WORK TO COMPLETE: Take the data below and extract the lines from the one with "two points of the outline" to the one with "obj.parent = None", inclusive, exactly as written.

start SOURCE EXCERPT

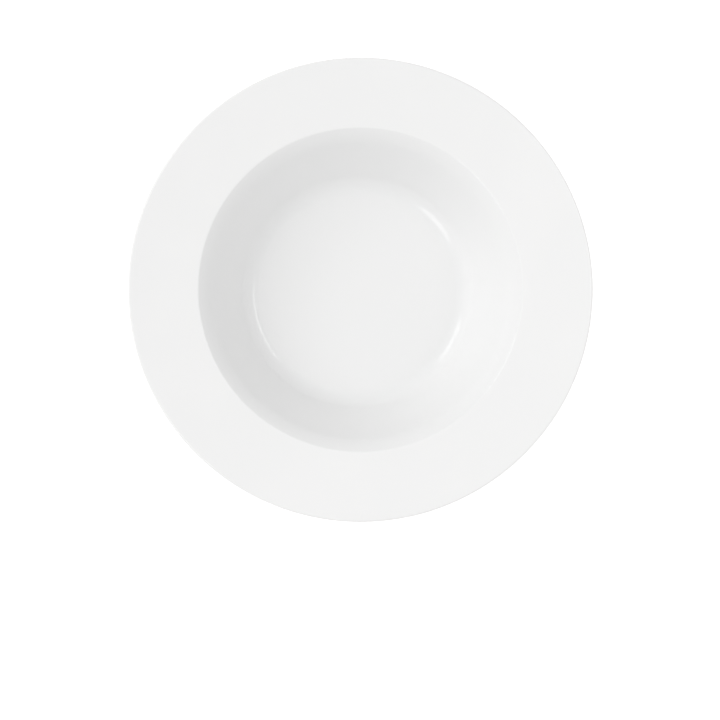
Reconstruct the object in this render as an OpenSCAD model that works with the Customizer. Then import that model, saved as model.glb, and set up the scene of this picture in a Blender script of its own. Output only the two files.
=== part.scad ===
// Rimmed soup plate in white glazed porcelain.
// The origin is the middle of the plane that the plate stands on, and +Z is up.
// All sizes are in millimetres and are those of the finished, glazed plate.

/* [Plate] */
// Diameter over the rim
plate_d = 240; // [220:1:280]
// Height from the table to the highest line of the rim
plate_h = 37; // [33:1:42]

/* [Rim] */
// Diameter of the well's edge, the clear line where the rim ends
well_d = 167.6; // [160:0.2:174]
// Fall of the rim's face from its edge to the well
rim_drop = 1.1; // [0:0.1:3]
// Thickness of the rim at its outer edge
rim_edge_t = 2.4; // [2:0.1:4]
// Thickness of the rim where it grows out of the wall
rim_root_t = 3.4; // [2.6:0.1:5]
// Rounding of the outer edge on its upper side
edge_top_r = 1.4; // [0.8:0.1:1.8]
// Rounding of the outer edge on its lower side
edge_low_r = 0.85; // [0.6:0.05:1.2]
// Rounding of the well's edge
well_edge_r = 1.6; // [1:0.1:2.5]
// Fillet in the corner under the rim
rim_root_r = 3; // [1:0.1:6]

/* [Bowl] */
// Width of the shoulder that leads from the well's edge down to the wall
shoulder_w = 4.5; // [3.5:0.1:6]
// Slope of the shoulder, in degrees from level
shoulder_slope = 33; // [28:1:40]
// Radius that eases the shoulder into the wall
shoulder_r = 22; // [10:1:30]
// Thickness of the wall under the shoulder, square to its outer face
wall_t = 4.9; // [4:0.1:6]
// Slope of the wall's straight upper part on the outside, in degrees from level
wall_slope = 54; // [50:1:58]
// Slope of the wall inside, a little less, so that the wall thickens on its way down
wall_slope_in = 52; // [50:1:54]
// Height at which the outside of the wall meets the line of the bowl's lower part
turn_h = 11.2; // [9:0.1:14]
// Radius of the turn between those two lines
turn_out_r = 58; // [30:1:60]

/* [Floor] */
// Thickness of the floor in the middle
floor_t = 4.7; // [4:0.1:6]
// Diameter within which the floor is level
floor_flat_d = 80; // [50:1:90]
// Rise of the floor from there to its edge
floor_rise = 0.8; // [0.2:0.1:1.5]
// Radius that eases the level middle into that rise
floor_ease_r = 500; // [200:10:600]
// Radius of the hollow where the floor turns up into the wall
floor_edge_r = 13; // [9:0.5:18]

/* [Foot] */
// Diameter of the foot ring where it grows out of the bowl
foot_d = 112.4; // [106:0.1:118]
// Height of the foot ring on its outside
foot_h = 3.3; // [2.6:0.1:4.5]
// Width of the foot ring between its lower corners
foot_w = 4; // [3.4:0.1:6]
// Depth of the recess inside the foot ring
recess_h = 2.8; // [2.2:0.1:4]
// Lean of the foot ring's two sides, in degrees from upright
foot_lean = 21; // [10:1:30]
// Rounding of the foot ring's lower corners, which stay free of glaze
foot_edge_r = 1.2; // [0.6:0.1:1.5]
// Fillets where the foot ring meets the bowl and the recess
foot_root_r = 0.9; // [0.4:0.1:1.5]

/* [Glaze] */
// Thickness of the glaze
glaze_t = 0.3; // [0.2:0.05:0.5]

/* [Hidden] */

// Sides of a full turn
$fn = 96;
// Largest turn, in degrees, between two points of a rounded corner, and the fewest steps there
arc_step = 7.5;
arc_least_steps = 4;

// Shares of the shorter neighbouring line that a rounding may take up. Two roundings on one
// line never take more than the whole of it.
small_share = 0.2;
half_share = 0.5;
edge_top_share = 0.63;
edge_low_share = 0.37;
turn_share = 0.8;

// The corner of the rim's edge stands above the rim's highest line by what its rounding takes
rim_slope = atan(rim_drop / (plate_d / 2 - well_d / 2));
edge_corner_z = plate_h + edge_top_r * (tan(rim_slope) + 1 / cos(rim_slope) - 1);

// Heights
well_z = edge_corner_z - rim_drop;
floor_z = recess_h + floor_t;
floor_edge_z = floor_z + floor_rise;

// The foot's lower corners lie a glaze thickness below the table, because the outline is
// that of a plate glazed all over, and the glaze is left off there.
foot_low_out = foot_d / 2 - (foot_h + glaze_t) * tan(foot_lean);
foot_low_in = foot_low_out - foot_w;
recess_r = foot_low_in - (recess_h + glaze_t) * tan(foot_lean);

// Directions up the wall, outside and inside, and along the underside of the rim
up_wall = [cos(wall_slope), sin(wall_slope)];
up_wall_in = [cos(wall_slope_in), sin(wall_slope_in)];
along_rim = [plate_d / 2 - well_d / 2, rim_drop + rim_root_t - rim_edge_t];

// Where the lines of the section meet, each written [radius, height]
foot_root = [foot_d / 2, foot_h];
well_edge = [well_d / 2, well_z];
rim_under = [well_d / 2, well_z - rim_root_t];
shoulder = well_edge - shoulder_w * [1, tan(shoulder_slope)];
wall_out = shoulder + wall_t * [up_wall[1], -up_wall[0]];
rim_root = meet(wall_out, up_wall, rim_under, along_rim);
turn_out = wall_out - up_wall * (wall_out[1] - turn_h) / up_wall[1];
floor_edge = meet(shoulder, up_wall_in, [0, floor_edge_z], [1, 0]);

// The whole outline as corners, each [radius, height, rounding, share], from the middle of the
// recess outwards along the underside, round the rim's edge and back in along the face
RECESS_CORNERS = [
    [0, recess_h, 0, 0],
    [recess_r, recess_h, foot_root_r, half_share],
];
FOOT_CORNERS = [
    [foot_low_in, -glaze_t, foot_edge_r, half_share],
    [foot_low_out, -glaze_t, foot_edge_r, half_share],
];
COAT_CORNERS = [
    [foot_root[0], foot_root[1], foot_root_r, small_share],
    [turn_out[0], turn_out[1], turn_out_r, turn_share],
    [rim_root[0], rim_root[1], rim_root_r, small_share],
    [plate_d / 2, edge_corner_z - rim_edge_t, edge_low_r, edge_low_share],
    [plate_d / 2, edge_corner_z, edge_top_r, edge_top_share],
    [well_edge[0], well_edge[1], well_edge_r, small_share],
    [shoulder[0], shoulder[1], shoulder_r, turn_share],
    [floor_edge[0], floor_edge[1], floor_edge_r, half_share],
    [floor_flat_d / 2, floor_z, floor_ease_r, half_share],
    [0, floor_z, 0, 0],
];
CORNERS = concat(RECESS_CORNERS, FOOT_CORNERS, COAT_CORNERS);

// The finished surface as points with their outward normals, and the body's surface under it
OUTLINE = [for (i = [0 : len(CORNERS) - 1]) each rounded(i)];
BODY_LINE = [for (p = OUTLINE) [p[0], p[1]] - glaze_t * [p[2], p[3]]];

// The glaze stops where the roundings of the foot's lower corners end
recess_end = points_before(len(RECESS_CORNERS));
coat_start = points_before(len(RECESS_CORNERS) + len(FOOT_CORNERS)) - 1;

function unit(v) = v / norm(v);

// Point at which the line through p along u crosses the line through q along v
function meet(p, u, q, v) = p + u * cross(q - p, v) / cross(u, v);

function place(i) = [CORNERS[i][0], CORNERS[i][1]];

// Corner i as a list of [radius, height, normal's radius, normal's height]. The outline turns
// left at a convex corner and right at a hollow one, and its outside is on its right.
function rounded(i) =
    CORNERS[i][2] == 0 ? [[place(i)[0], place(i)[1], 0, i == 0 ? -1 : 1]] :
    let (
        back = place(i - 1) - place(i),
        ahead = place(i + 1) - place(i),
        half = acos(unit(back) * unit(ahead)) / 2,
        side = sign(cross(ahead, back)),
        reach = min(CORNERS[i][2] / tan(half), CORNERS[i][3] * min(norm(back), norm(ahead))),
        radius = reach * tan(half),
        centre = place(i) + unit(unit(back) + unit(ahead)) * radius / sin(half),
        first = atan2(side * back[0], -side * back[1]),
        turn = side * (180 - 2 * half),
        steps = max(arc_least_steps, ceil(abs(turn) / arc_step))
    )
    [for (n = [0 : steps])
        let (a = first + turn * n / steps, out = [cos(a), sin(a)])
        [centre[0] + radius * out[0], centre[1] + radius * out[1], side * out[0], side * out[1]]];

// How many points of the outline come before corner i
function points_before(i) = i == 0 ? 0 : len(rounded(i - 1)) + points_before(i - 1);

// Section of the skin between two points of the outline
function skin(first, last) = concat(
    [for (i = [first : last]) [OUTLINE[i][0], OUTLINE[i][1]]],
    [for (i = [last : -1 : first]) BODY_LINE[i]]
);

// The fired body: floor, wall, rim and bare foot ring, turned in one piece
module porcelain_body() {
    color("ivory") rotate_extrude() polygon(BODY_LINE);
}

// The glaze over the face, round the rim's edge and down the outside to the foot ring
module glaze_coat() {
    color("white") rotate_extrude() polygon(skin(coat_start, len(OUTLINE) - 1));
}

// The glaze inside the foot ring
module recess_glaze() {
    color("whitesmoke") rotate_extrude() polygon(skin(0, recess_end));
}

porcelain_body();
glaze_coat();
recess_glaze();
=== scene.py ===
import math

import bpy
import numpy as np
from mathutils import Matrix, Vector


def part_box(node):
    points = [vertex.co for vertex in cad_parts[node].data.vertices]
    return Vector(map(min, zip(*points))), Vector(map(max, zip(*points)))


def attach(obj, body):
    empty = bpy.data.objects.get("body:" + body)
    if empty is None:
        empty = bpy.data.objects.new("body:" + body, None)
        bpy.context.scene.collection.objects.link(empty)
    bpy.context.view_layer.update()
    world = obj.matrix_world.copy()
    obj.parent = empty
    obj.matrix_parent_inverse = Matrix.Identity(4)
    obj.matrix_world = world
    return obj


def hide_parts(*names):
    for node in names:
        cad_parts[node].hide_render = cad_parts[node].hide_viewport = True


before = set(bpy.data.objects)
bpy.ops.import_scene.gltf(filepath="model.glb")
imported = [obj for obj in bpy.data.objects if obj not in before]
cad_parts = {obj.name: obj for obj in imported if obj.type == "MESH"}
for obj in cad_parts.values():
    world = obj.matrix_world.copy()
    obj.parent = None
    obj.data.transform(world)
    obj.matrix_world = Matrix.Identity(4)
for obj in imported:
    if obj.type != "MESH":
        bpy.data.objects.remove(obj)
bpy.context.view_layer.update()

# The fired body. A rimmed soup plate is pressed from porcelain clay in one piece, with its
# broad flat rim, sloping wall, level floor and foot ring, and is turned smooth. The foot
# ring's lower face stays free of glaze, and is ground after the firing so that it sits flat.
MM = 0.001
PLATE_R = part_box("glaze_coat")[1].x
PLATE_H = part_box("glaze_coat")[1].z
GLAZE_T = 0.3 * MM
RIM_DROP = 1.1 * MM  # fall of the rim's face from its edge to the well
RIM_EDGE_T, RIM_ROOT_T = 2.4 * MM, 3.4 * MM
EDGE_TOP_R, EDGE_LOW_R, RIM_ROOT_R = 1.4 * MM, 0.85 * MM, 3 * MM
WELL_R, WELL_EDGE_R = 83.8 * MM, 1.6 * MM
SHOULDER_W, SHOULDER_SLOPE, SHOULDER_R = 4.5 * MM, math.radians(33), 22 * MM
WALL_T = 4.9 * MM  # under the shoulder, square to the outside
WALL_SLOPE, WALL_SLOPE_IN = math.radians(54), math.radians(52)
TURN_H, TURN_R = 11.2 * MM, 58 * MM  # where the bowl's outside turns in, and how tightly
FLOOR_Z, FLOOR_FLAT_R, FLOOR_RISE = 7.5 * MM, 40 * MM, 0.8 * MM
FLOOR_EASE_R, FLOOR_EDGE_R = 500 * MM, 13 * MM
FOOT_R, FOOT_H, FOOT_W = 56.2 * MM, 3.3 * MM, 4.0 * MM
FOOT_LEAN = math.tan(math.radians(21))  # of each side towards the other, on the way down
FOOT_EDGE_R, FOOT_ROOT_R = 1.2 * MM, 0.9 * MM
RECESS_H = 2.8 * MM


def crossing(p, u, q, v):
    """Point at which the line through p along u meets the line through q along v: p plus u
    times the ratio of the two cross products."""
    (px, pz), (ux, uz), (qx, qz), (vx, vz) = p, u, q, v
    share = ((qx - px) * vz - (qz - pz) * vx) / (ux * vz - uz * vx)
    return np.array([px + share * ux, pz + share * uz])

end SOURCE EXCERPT

OUTPUT FOR THIS TASK:
// Section of the skin between two points of the outline
function skin(first, last) = concat(
    [for (i = [first : last]) [OUTLINE[i][0], OUTLINE[i][1]]],
    [for (i = [last : -1 : first]) BODY_LINE[i]]
);

// The fired body: floor, wall, rim and bare foot ring, turned in one piece
module porcelain_body() {
    color("ivory") rotate_extrude() polygon(BODY_LINE);
}

// The glaze over the face, round the rim's edge and down the outside to the foot ring
module glaze_coat() {
    color("white") rotate_extrude() polygon(skin(coat_start, len(OUTLINE) - 1));
}

// The glaze inside the foot ring
module recess_glaze() {
    color("whitesmoke") rotate_extrude() polygon(skin(0, recess_end));
}

porcelain_body();
glaze_coat();
recess_glaze();
=== scene.py ===
import math

import bpy
import numpy as np
from mathutils import Matrix, Vector


def part_box(node):
    points = [vertex.co for vertex in cad_parts[node].data.vertices]
    return Vector(map(min, zip(*points))), Vector(map(max, zip(*points)))


def attach(obj, body):
    empty = bpy.data.objects.get("body:" + body)
    if empty is None:
        empty = bpy.data.objects.new("body:" + body, None)
        bpy.context.scene.collection.objects.link(empty)
    bpy.context.view_layer.update()
    world = obj.matrix_world.copy()
    obj.parent = empty
    obj.matrix_parent_inverse = Matrix.Identity(4)
    obj.matrix_world = world
    return obj


def hide_parts(*names):
    for node in names:
        cad_parts[node].hide_render = cad_parts[node].hide_viewport = True


before = set(bpy.data.objects)
bpy.ops.import_scene.gltf(filepath="model.glb")
imported = [obj for obj in bpy.data.objects if obj not in before]
cad_parts = {obj.name: obj for obj in imported if obj.type == "MESH"}
for obj in cad_parts.values():
    world = obj.matrix_world.copy()
    obj.parent = None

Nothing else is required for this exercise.